Developmental Editor Notes Sample # 2

Theme vs. Story...

When your theme and your story are at war with one another, story must always win. Too much focus on theme becomes preachy. Readers won't be impacted by your message unless they're first invested in your characters. 

NOTE: These samples are only sections of a longer editorial evaluation, and most identifiers (such as character names) have been changed.
You explore the exterior problems of your characters, your story’s themes, and your compelling events beautifully once the story transitions to Brazil. However, I struggled with the lack of inner depth within your characters, and the shallowness of their arcing development throughout. 

I truly felt like the novel became an entirely different book once we got to Brazil—almost as if it were inserted into a short story about XXX and her father. ...These two people are going through extreme grief that no one else in the story is able to understand it in exactly the same way. Because they are such different personalities, they will naturally suffer and deal with their grief differently, which will lead to a lot of personality conflicts, relationship challenges, and plot-changing grief. However we’re not allowed to see much of that. 

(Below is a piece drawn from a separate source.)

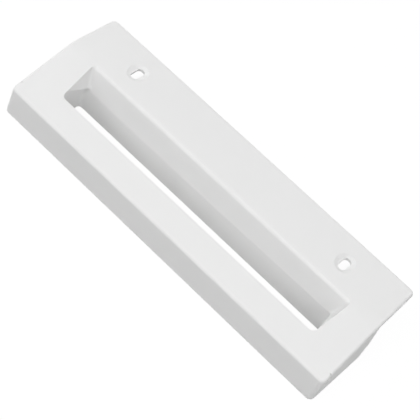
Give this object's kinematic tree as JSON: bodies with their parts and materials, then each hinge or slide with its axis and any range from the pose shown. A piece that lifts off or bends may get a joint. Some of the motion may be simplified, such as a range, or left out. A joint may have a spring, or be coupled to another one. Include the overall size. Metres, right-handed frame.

While I understand that children often come to understand their parents differently after they’re out from under their thumb (once they can see them more objectively), you haven't included any internal conflicts or realizations to indicate that XXX is adjusting in her thoughts and opinions toward her father while they're apart. As it stands, you've set up such potential for a rich, conflict-fraught relationship between XXX and her father—and you've done so in such a way that we're emotionally invested in their changing relationship—but then you ignore their relationship for the majority of the book, and only tell us about the changes in summary at the end, rather than letting us take that journey with them. 

…Because both of those goals are either superficial or exterior to XXX’s inner conflicts, it doesn’t feel as if it’s able to sustain the plot. 

We should also see more of XXX and her father working through the five stages of grief. In that, I mean the process in both of them has to affect real change internally that can be seen outwardly through their actions, as well as in their interactions with those around them. Denial, anger, bargaining, depression, and acceptance—we begin the novel simply sitting in that depression stage with the characters and we never delve deep enough into how the grieving process changes them before they move into acceptance. Even if we did see more of their transformation from depression to acceptance, I’d still recommend incorporating some denial, anger, and bargaining into their thoughts and actions—because grief doesn’t roll in smoothly in distinct waves with clean transitions between stages, but instead those stages overlap. 

…Emotions at that time are flayed open, pushing reactions to simple events into the extremes... 

I wonder if you would pull back on the secondary, thematic elements of the story in your next draft, that would give XXX’s true story a chance to shine. Once you’ve polished the personal plot of the relationships to engage us more, the right details will emerge that will serve to support and propel the secondary plot. And please remember—although you’re writing about big, global ideas—it still remains the secondary plot. 

I’m not saying that the adding of these elements, conflicts and obstacles all need to happen in the opening story, prior to the trip to Brazil. They can be added throughout. However, you may need to add them all before and after the trip, if you want to keep that trip from becoming the entire story. If that trip truly is the entire story, then we need to begin with XXX already on the plane or packing for the trip, and she can think of her father, of her mother’s death, and everything else in summary—because it’s back story. 

By sending XXX to Brazil to research YYY, I feel you’re prioritizing the themes and messages of the story not the story itself. ...and so you're trying to force to story's direction to share your personal opinions on the subject matter, instead of letting the story follow its natural path. For instance, you spend considerable time discussing the importance of XXX’s heritage, but instead of letting the story follow the natural course of going on an expedition that would take her to a place connected with her heritage, we instead go to Brazil. 

And while your the sections set in Brazil are beautiful and interesting, they really don’t serve to deepen XXX’s story. The chapters in Brazil actually serve AAA’s story instead because you’re visiting a country with regions similar to his war experiences. But AAA is a secondary character (perhaps the Brazil chapters need to become a separate novel with AAA as the main character instead of a supporting one?) 

If you are insistent on keeping the expedition set in Brazil (which I truly don’t mind IF you make that decision in a way that supports the story instead of derailing it, as it does now), then consider having XXX’s mother be Brazilian instead of ZZZ. They have a culture rich in history as well, and the trip would then better accommodate XXX’s character development. 

In the end, I think you have such great potential here for a compelling story that is a beautiful blend of art and science. Your characters are rich and storied, and have potential to create great impact for your theme if only you will allow their relationships to develop and arc in a way that readers can connect with. 

After all, it isn’t all the research your characters do or all the findings they gather that is going to impact us readers and change our hearts—it’s the inner, personal, emotional development that we will grow from and then apply to the larger issues of CCC and the EEE that you explore so well (yet superficially because we’re not emotionally connected to those larger issues through the characters). 

Let your themes support your characters so that we come to know and accept them, otherwise they will not have the impact I’m sure you desire.